An imperturbable mindset is vital for such a role, especially when you are taking guard for India, where the pressures to succeed are amplified a billion times over and where every false move is scrutinised to a degree that few professionals in any walk of life can hope to understand.
“It’s such a big deal to play for India,” Sharma says. “It would be easy to get distracted because people follow your fortunes so much that you could get carried away in the atmosphere. But you have to keep your head down at all times. There are so many cricketers who want to be in the Indian team and with so much competition in this part of the world you cannot ever take your place for granted. Results might fall into place, sometimes they won’t, so my only focus is to stay motivated and keep working hard on my game.”
At the age of 27, Sharma is entering his pomp but he knows from bitter experience how quickly opportunities can come and go. This summer’s tour of England was the second he has had to leave early after suffering a finger injury – at Chester-le-Street in 2011, he succumbed to the only ball he received in anger – while his anticipated Test debut in 2010 ended up being delayed by three years when he twisted his ankle on the morning of the Nagpur Test against South Africa.

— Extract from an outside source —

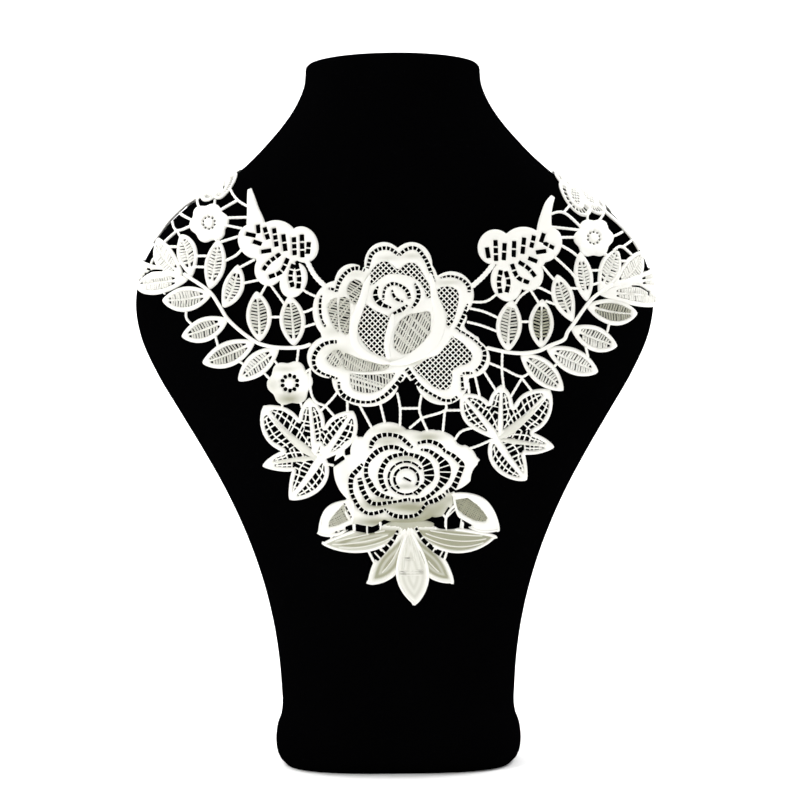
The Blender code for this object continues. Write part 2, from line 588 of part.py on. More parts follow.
def touching_corners(triangles):
    """Corners where more than one stretch of edge meets, so that the lace would only touch."""
    sides = {}
    for triangle in triangles:
        for a, b in zip(triangle, np.roll(triangle, -1)):
            key = (min(a, b), max(a, b))
            sides[key] = sides.get(key, 0) + 1
    ends = [corner for side, count in sides.items() if count == 1 for corner in side]
    return [corner for corner in set(ends) if ends.count(corner) > 2]


def flat_panel(shapes, cutters, rounds=2):
    """The union of the shapes less the cutters, as a flat mesh with its raised lines."""
    starts, ends, rises = pattern_lines(shapes, cutters)
    points = np.vstack([starts, ends])
    edges = [(i, i + len(starts)) for i in range(len(starts))]
    own = np.vstack([one["outline"] for one in shapes])
    low, high = own.min(axis=0), own.max(axis=0)
    lattice = [(x + LATTICE / 2 * (j % 2), y)
               for j, y in enumerate(np.arange(low[1], high[1], LATTICE * 0.85))
               for x in np.arange(low[0], high[0], LATTICE)]
    lattice = np.array(lattice)
    wanted = np.zeros(len(lattice), bool)
    for one in shapes:
        wanted |= inside(lattice, one["outline"])
    wanted &= distances(lattice, starts, ends).min(axis=1) > KEEP_OFF
    points = np.vstack([points, lattice[wanted]])
    flat = delaunay_2d_cdt([Vector(p) for p in points], edges, [], 0, WELD, False)
    corners = np.array([(v.x, v.y) for v in flat[0]])
    triangles = np.array([face for face in flat[2]])
    centres = corners[triangles].mean(axis=1)
    keep = np.zeros(len(triangles), bool)
    for one in shapes:
        keep |= inside(centres, one["outline"])
    for cutter in cutters:
        keep &= ~inside(centres, cutter)
    touching = touching_corners(triangles[keep])
    if touching and rounds:
        knots = [shape(ellipse(*corners[i], KNOT, KNOT, 0.0, 6), rim=0.0) for i in touching]
        return flat_panel(knots + shapes, cutters, rounds - 1)
    near = distances(corners, starts, ends) < CREST_REACH
    heights = np.where(near & (rises > 0.0)[None], rises[None], 0.0).max(axis=1)
    return corners, triangles[keep], heights


def largest_island(mesh):
    """Drop everything but the biggest connected piece."""
    left = set(mesh.faces)
    islands = []
    while left:
        todo = [left.pop()]
        island = set(todo)
        while todo:
            for edge in todo.pop().edges:
                for face in edge.link_faces:
                    if face in left:
                        left.remove(face)
                        island.add(face)
                        todo.append(face)
        islands.append(island)
    islands.sort(key=lambda island: sum(face.calc_area() for face in island))
    for island in islands[:-1]:
        bmesh.ops.delete(mesh, geom=list(island), context="FACES")


def lace_node(name, shapes, cutters, colour, surface=around_bust):
    """Cut a node's pattern, raise its corded lines, give it its wall and lay it on the bust."""
    corners, triangles, heights = flat_panel(shapes, cutters)
    mesh = bmesh.new()
    rise = mesh.verts.layers.float.new("rise")
    verts = []
    for (x, y), height in zip(corners, heights):
        vert = mesh.verts.new((x, y, 0.0))
        vert[rise] = height
        verts.append(vert)
    for triangle in triangles:
        mesh.faces.new([verts[i] for i in triangle])
    largest_island(mesh)
    bmesh.ops.delete(mesh, geom=[v for v in mesh.verts if not v.link_faces], context="VERTS")
    raised = bmesh.ops.extrude_face_region(mesh, geom=mesh.faces[:], use_keep_orig=True)
    for item in raised["geom"]:
        if isinstance(item, bmesh.types.BMVert):
            item.co.z = WALL + item[rise]
    flat = np.array([v.co[:] for v in mesh.verts])
    bent = outward(surface, flat[:, 0], flat[:, 1], CLEARANCE + flat[:, 2])
    for vert, point in zip(mesh.verts, bent):
        vert.co = point * MM
    bmesh.ops.recalc_face_normals(mesh, faces=mesh.faces[:])
    return finish_object(name, mesh, colour, 0.75)


# Blender objects
def material(name, colour, roughness):
    result = bpy.data.materials.new(name)
    result.use_nodes = True
    shader = result.node_tree.nodes["Principled BSDF"]
    shader.inputs["Base Color"].default_value = (*colour, 1.0)
    shader.inputs["Roughness"].default_value = roughness
    shader.inputs["Metallic"].default_value = 0.0
    return result


def finish_object(name, mesh, colour, roughness):
    data = bpy.data.meshes.new(name)
    mesh.to_mesh(data)
    mesh.free()
    data.materials.append(material(name + "_finish", colour, roughness))
    data.shade_smooth()
    data.set_sharp_from_angle(angle=math.radians(35.0))
    result = bpy.data.objects.new(name, data)
    PARTS.objects.link(result)
    return result


def display_bust():
    """A limbless bust lofted through its sections, with a flat foot and a flat neck top."""
    angles = np.linspace(0.0, 2 * math.pi, BUST_SIDES, endpoint=False)
    mesh = bmesh.new()
    rings = []
    for height in HEIGHTS:
        points = ring_point(np.mod(angles + math.pi, 2 * math.pi) - math.pi, np.full(BUST_SIDES, height))
        rings.append([mesh.verts.new(point * MM) for point in points])
    for low, high in zip(rings[:-1], rings[1:]):
        for i in range(BUST_SIDES):
            j = (i + 1) % BUST_SIDES
            mesh.faces.new((low[i], low[j], high[j], high[i]))
    mesh.faces.new(rings[0][::-1])
    mesh.faces.new(rings[-1])
    bmesh.ops.recalc_face_normals(mesh, faces=mesh.faces[:])
    return finish_object("display_bust", mesh, BLACK_VELVET, 0.9)


def shoulder_piece(side):
    """A lobed piece that runs over the shoulder; side is +1 or -1."""
    def to_pattern(points):
        return np.asarray(points, float) * (side, 1.0)
    rows = SHOULDER_RIGHT if side > 0 else SHOULDER_LEFT
    return [petal(row, to_pattern=to_pattern) for row in rows]


def shoulder_outline(side):
    """The shoulder piece's outlines as they lie in the pattern of the other nodes."""
    outlines = []
    for one in shoulder_piece(side):
        points = over_shoulder(one["outline"][:, 0], one["outline"][:, 1])
        angle = surface_angle(points[:, 0], points[:, 1], points[:, 2])
        arc = side * arc_at(angle, points[:, 2])
        outlines.append(np.stack([arc, points[:, 2]], axis=-1))
    return outlines


def bars(lines, width=BAR_WIDTH):
    return [band(line, width) for line in lines]


def leaves(rows):
    return [leaf(row) for row in rows]


def collar_nodes():
    """Each node's shapes, lowest first; a node is cut to clear the ones before it."""
    bud = ring(UPPER_ROSE_BUD)
    rose = [petal(row, 20 if i == 0 else 14) for i, row in enumerate(UPPER_ROSE)]
    core = rose.pop(0)
    core["ribs"].append(np.vstack([bud, bud[:1]]))
    lower = [petal(row) for row in LOWER_ROSE]
    centre = shape(place(ellipse(*LOWER_ROSE_RINGS[1], 18)))
    eye = ring(LOWER_ROSE_RINGS[0], 12)
    centre["ribs"].append(np.vstack([eye, eye[:1]]))
    yield "upper_rose", rose + [core]
    yield "lower_rose", bars(BARS_LOWER_ROSE) + lower + [centre]
    for side, lobes, neck, thick, thin in (
            ("left", LILY_LEFT, NECK_LEFT, THICK_BARS_LEFT, BARS_LILY_LEFT),
            ("right", LILY_RIGHT, NECK_RIGHT, THICK_BARS_RIGHT, BARS_LILY_RIGHT)):
        yield "lily_" + side, (bars(thick, THICK_BAR_WIDTH) + bars(thin) + [band(neck)]
                               + [petal(row) for row in lobes])
    yield "palm_leaf_left", bars(BARS_PALM_LEFT) + leaves(PALM_LEFT)
    yield "palm_leaf_right", bars(BARS_PALM_RIGHT) + leaves(PALM_RIGHT)
    daisy_bars = {"daisy_upper_left": BARS_DAISY_UPPER_LEFT,
                  "daisy_upper_right": BARS_DAISY_UPPER_RIGHT,
                  "daisy_lower_left": BARS_DAISY_LOWER_LEFT}
    for name, row in DAISIES.items():
        yield name, bars(daisy_bars[name]) + [daisy(row)]
    yield "leaf_spray_left", bars(BARS_SPRAY_LEFT) + leaves(SPRAY_LEFT) + [band(STEM_LEFT, STEM_WIDTH)]
    yield "leaf_spray_right", (bars(BARS_SPRAY_RIGHT) + leaves(SPRAY_RIGHT)
                               + [band(STEM_RIGHT, STEM_WIDTH)])
    yield "leaf_tail", bars(BARS_TAIL) + [shape(ring(CALYX, 12), rim=0.0)] + leaves(LEAF_TAIL)


def build():
    display_bust()
    done = [outline for side in (-1, 1) for outline in shoulder_outline(side)]
    for name, shapes in collar_nodes():
        reach = np.vstack([one["outline"] for one in shapes])
        low, high = reach.min(axis=0) - 1.0, reach.max(axis=0) + 1.0
        near = [outline for outline in done
                if (outline.max(axis=0) > low).all() and (outline.min(axis=0) < high).all()]
        lace_node(name, shapes, [grown(outline, SEAM) for outline in near], IVORY)
        done.extend(one["outline"] for one in shapes)
    for side, word in ((-1, "left"), (1, "right")):
        lace_node("shoulder_piece_" + word, shoulder_piece(side), [], IVORY, over_shoulder)


for thing in list(bpy.data.objects):
    bpy.data.objects.remove(thing, do_unlink=True)
PARTS = bpy.data.collections.new("lace_collar_on_bust")
bpy.context.scene.collection.children.link(PARTS)
build()
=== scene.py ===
import math

import bmesh
import bpy
import numpy as np
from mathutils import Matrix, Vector


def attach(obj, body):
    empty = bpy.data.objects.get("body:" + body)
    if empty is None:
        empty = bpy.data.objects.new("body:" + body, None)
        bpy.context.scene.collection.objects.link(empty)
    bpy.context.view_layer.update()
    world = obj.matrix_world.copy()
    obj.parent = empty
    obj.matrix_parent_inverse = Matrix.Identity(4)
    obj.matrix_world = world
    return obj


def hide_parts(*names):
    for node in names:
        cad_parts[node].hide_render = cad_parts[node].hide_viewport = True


# A guipure lace collar on a velvet necklace bust.
# Patterns are laid out in millimetres as the collar is seen from in front: x to the right and
# z up from the surface the bust stands on. They are carried to the velvet along the line of sight.

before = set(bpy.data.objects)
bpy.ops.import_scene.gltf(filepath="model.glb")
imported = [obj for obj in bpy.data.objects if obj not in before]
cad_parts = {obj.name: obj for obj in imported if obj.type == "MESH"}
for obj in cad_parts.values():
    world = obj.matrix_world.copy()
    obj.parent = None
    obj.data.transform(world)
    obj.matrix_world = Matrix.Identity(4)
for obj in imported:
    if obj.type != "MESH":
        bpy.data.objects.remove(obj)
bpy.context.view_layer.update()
print("frame loaded:", len(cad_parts), "nodes")

mm = 0.001
eye = {"distance": 1100.0, "height": 186.0, "x": 2.3, "view": 416.0, "roll": 0.51}
lean = 1.0              # the collar hangs this far from the middle of the bust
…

Nothing, however, matched the heartbreak Sharma felt in January 2011 when he was omitted from India’s 15-man World Cup squad. “It was such a wonderful opportunity, to play a World Cup on home soil,” he says. “I was really disappointed to miss out on that campaign but, from the day the team was announced and I saw my name wasn’t there, it inspired me to work harder.
“I was upset but it made me focus on what I needed to do, rather than put too much pressure on myself. I actually enjoyed those two months while the World Cup was on and I could work on my fitness and technique. It’s been a wonderful journey since then.”

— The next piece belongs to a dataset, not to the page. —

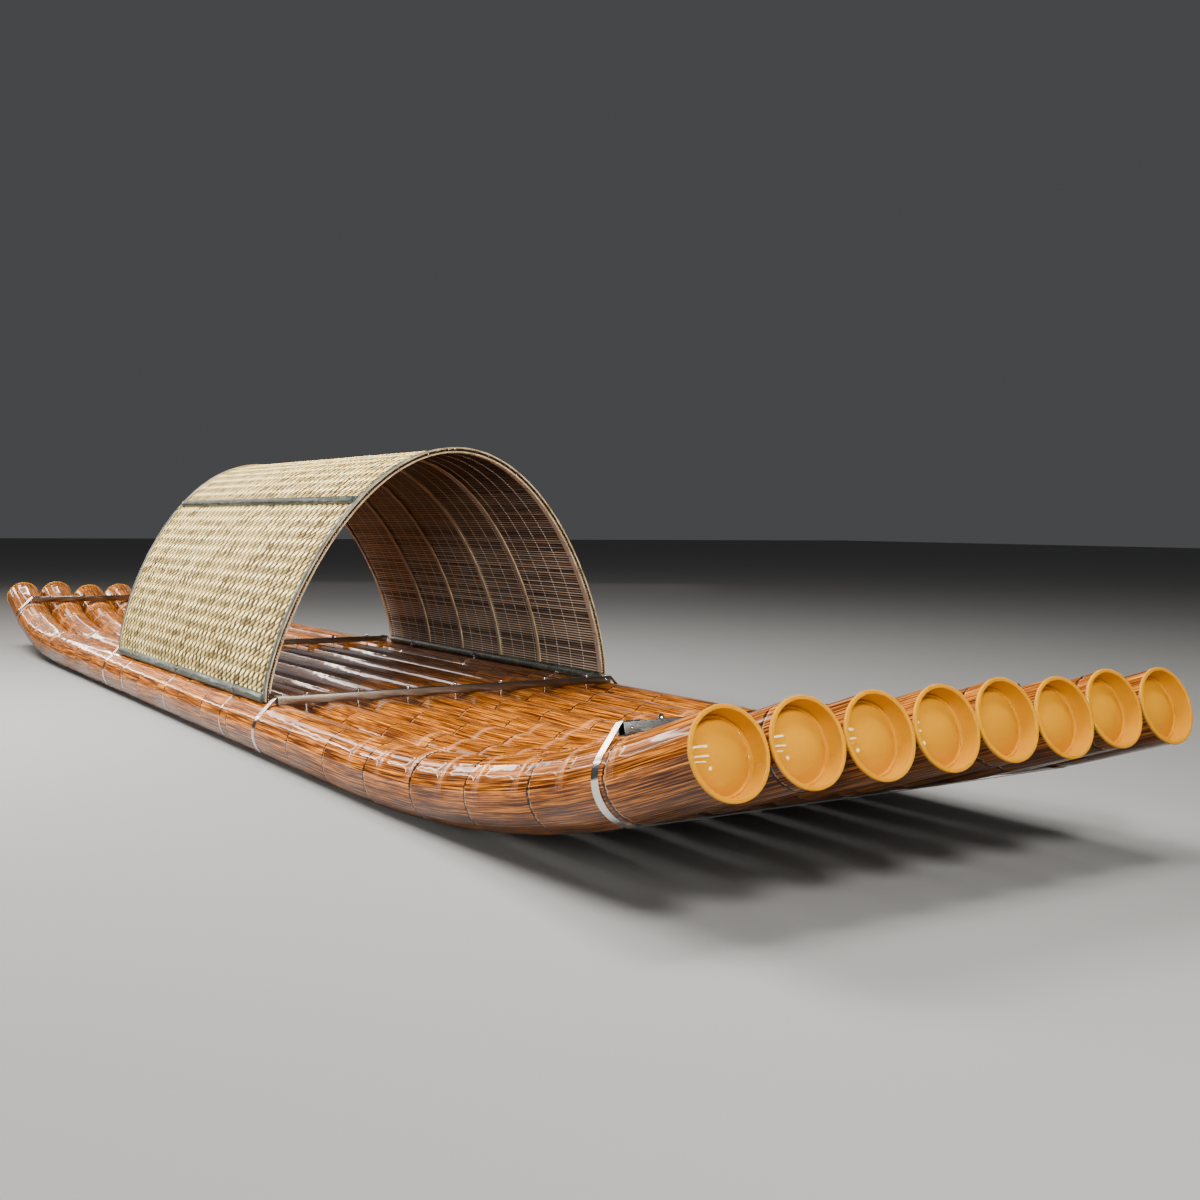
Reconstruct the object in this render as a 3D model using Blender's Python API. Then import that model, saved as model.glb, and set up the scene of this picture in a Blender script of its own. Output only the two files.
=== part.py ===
"""Bamboo-look raft: eight capped pipes turned up at both ends, under an arched mat canopy.

Metres, +Z up, +X towards the bow, +Y to port. Stations along the raft are measured from
crossbar B, the bar just ahead of the canopy, and the origin is midway between the tips.
Heights are measured from the floor, which the two middle girth bands touch.
"""

import math

import bmesh
import bpy
import numpy as np

# Pipes
PIPE_COUNT = 8
PIPE_RADIUS = 0.100
PIPE_PITCH = 0.2066
PIPE_SIDES = 16
PIPE_WALL = 0.005
SOCKET_DEPTH = 0.070

# Each end is turned up in a row of kinks, whose angle grows evenly towards the tip
BOW_KINKS = {"first": 0.892, "pitch": 0.2085, "count": 8, "total": 19.43, "growth": 0.127}
STERN_KINKS = {"first": 3.700, "pitch": 0.235, "count": 5, "total": 17.89, "growth": 0.443}
BOW_TIP = 2.647
STERN_TIP = 5.017

# How far each pipe's tip lies out of line, starboard to port: along the raft, then upwards
BOW_SHIFTS = [(-9, -5), (-2, -1), (2, -3), (6, -3), (5, 1), (7, -8), (-2, 2), (6, -6)]
STERN_SHIFTS = [(22, 4), (7, 12), (-36, 4), (-10, -4), (0, 2), (8, -3), (-6, 3), (4, 0)]
MILLIMETRE = 0.001

# End caps
CAP_CLEARANCE = 0.0003
CAP_DEPTH = 0.060
CAP_RIM = 0.0055
DISH_DEPTH = 0.038
LEDGE_RADIUS = 0.080
LEDGE_DEPTH = 0.040
DOME_TOP_DEPTH = 0.016
DOME_RINGS = [0.055, 0.030]

# Crossbars and girth bands
STATIONS = {"a": -4.688, "b": 0.0, "c": -2.307, "d": 2.292}
BAR_SIZE = 0.030
BAR_WALL = 0.002
BAR_HALF_LENGTH = 0.735
BAND_WIDTH = 0.030
BAND_THICKNESS = 0.002
BAND_LAP = 0.045
SEAT_GAP = 0.0003
BENT_SEAT_GAP = 0.0006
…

Arguably the key factor in the transformation of Sharma from a bit-part makeweight, gathering dust in India’s galactico-packed middle-order, into the man most likely to kickstart their defence of the trophy in February is the utter faith he has received from his captain MS Dhoni, a man who knows a matchwinner when he sees one.
“When you bat up the order you get a lot of opportunity to score big runs,” says Sharma. “That was the turning point for me, the day MS came to me and said you have to open the innings and, trust me, it’s going to be for a long, long time. I was really happy that someone like him could come to me and talk to me about my role in the team. I felt really confident about my role and it took me to a new level.”
That trust enabled Sharma to rationalise the challenge to his place posed by Ajinkya Rahane, who scored two hundreds while deputising at the top of the order during Sharma’s recent injury layoff. And that rational attitude, in turn, has stemmed from a heightened maturity, helped no doubt by his experience in the 2013 IPL season, when his mid-campaign appointment as captain helped transform Mumbai Indians into title-winners.
It was no ordinary team that Sharma inherited either. With Sachin Tendulkar and Ricky Ponting opening the innings but struggling for form, Mumbai were in danger of buckling beneath the reputation of their iconic players before the new skipper heralded a new beginning.
“Tendulkar and Ponting have done wonders in their careers and being with them was a privilege,” he says. “These two gentlemen are, I would say, the biggest cricketers ever in the history of cricket, so it was great fun and a great learning experience. But when I heard I was taking over I was very happy that the franchise had showed a lot of faith in me. Mumbai Indians is a team with big names and a big reputation but the way we played in that season was really fantastic.
“The final, at Eden Gardens in Kolkata, was incredible,” he says. “But the crowd was a bit disappointed that Sachin was injured. I remember going to the toss and I said he was not playing, you could suddenly hear a pin drop. No shouts, no cheers, nothing.”
In common with every Indian cricketer of his generation, Sharma has occasionally had to pinch himself to believe he’s sharing a dressing room with a bona fide living legend. But he was far from overawed when he made his long-overdue Test debut, in Tendulkar’s farewell series against West Indies in November 2013. A century in each of the matches included the honour of sharing in the final partnership of the great man’s 200-Test career.
“Ever since I was growing up as a child I was always looking up to Sachin and always wanting to play with him, so I was really glad and privileged to be part of two such important matches in his life,” says Sharma. “His 200th Test was amazing, in front of his home crowd who came out in large numbers and his family were there to support him too. It was really speciaI and I have learnt so much from him.”
That learning experience, Sharma claims, includes a deep respect for the format in which Tendulkar made his name. “Test cricket is something we all want to have a lot of success in,” he says. “When it comes to succeeding Sachin, [Rahul] Dravid and [VVS] Laxman, they left their legacy wherever they went so it’s time for us to step up and do what they did. It won’t be easy for us, we are still learning but, if you really want to be known as a good cricketer, you want to be known as a good Test cricketer.”
With their Test tour of Australia over, however, there’s only one format that counts for the foreseeable. The confirmation that India is entering a new era came in December with the announcement of their 30-man list of probables ahead of the World Cup. With Tendulkar already retired, Virender Sehwag, Gautam Gambhir, Yuvraj Singh, Zaheer Khan and Harbhajan Singh were all omitted from the long-list, with only Dhoni, Virat Kohli and Suresh Raina remaining of the XI that beat Sri Lanka in the 2011 final.
“We are really excited,” says Sharma. “These are big shoes to fill, these guys really took Indian cricket to another level and all the youngsters who are playing now have a huge responsibility on our shoulders to carry that legacy and keep doing it for India. They were world-class players and replacing them won’t be easy, but we will keep trying.”
The key, one suspects, will be patience. For, as Sharma has emphatically demonstrated, if India’s foundations are properly laid, there will always be fireworks at the end.